日本企業がこれから必要とする人材マネジメントについてはどのように考えていますか。
少子高齢化という人口構造が企業経営に与える影響に対して早く対応すべきだと思います。企業経営に最も大きな影響を及ぼすと考えられるのは、専門的かつ高度なスキルを有する人材が不足するということです。対応策は2つあると思います。1つは十分に活用されていないものの、貴重なビジネス経験を持つ女性やシニア層にもっと活躍してもらうことです。
もう1つは、日本だけではなく、海外から優秀な人材を受け入れるということです。規制緩和に積極的な安倍政権が誕生し、こうした可能性が広がっていると認識していますが、日本の成長を促進するために人材サービス業界が担う役割も大きく変化することが予想されます。労働市場に参加する人材を増やしていくための責務がより大きくなるでしょう。
強化していく事業やサービスはどういったものを考えていますか。
総合型の人材サービス企業として幅広い領域で様々なサービスを引き続き伸ばしながらも、今後は特にIT、金融、医療・薬品といった成長分野でニーズが高まるプロフェッショナル人材を専門的に扱えるようになるということが必要だと思います。

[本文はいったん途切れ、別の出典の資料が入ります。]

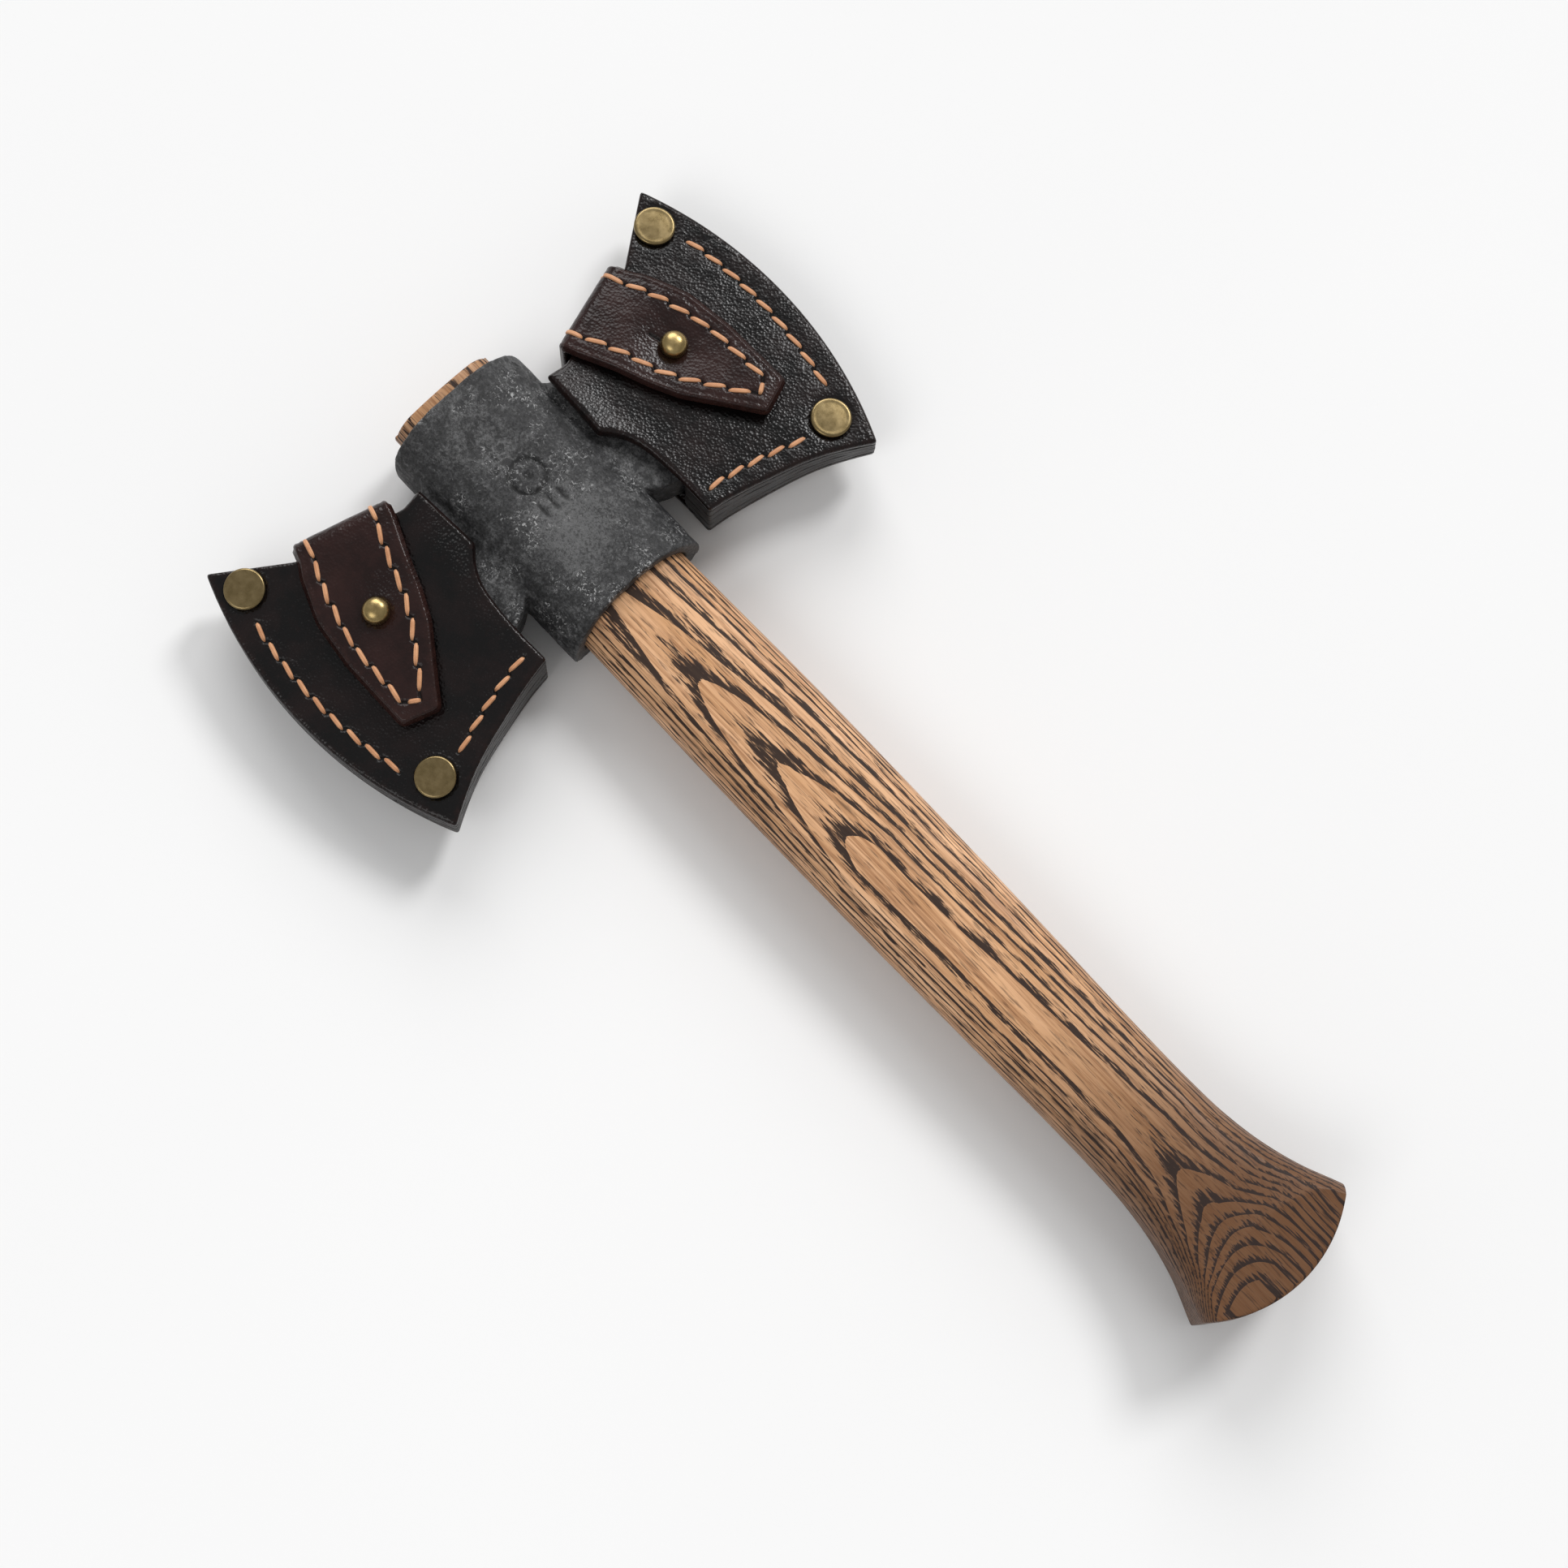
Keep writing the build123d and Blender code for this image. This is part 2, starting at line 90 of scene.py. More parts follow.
class Shader:
    """A material whose nodes are added one by one."""

    def __init__(self, name):
        self.material = bpy.data.materials.new(name)
        self.material.use_nodes = True
        self.tree = self.material.node_tree
        self.tree.nodes.clear()
        output = self.node("OutputMaterial")
        self.surface = self.node("BsdfPrincipled")
        self.tree.links.new(self.surface.outputs[0], output.inputs[0])
        self.place = self.node("TexCoord").outputs["Object"]

    def node(self, kind, inputs=None, **settings):
        made = self.tree.nodes.new("ShaderNode" + kind)
        for key, value in settings.items():
            setattr(made, key, value)
        for key, value in (inputs or {}).items():
            self.plug(made.inputs[key], value)
        return made

    def plug(self, socket, value):
        if isinstance(value, bpy.types.NodeSocket):
            self.tree.links.new(value, socket)
        else:
            socket.default_value = value

    def maths(self, operation, *values):
        return self.node("Math", dict(enumerate(values)), operation=operation).outputs[0]

    def add(self, a, b):
        return self.maths("ADD", a, b)

    def sub(self, a, b):
        return self.maths("SUBTRACT", a, b)

    def mul(self, a, b):
        return self.maths("MULTIPLY", a, b)

    def length(self, a, b):
        """The length of the vector (a, b)."""
        return self.maths("SQRT", self.add(self.mul(a, a), self.mul(b, b)))

    def split(self):
        """The object's x, y and z coordinates."""
        return self.node("SeparateXYZ", {0: self.place}).outputs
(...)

また、グローバルに展開する人材サービス企業グループとして、同じく海外展開を進める日本企業が力を入れている海外事業を担える人材や現地での採用支援をもっと手掛けていきたいと考えています。
事業を拡大する上での課題や方針はどういったものでしょうか。
課題とともにビジネスを拡大する機会がたくさんあると考えています。おかげさまで昨年度の日本オフィスの業績は6%の伸びを達成することができました。とはいえ、市場に占めるシェアはわずかです。逆に言えば、まだ大きな機会があると捉えています。
当社は人材派遣のほかに人材紹介、再就職支援、アウトソーシングなど多様なサービスを提供できる能力があるのですが、まだまだ多くのお客様からは人材派遣など一部のサービスを提供する会社であると受け止められています。そこで、まずはそうしたお客様に対して当社を理解してもらい、より多くのサービスをさらに活用いただけるように働き掛けていかなければなりません。
経営統合からそれほど時間が経っていないこともあり、日本での認知度がまだ十分ではなく、多くのお客様の選択肢に加えていただける存在になりえていないと自覚しています。ランスタッドグループは世界各国で特定の地域に集中的に広告を投下する“マイクロマーケティング”というブランディング手法を実践し効果を上げていますが、これを日本でも行うことを計画しています。
またそれ以外にも、モータースポーツF1チームへのスポンサー協力、企業魅力度を測る世界最大規模の調査イベント「ランスタッドアワード」の開催などによってブランディング力向上に重きを置いています。こうした施策を日本での認知度の向上のために積極的に活用していきたいと考えています。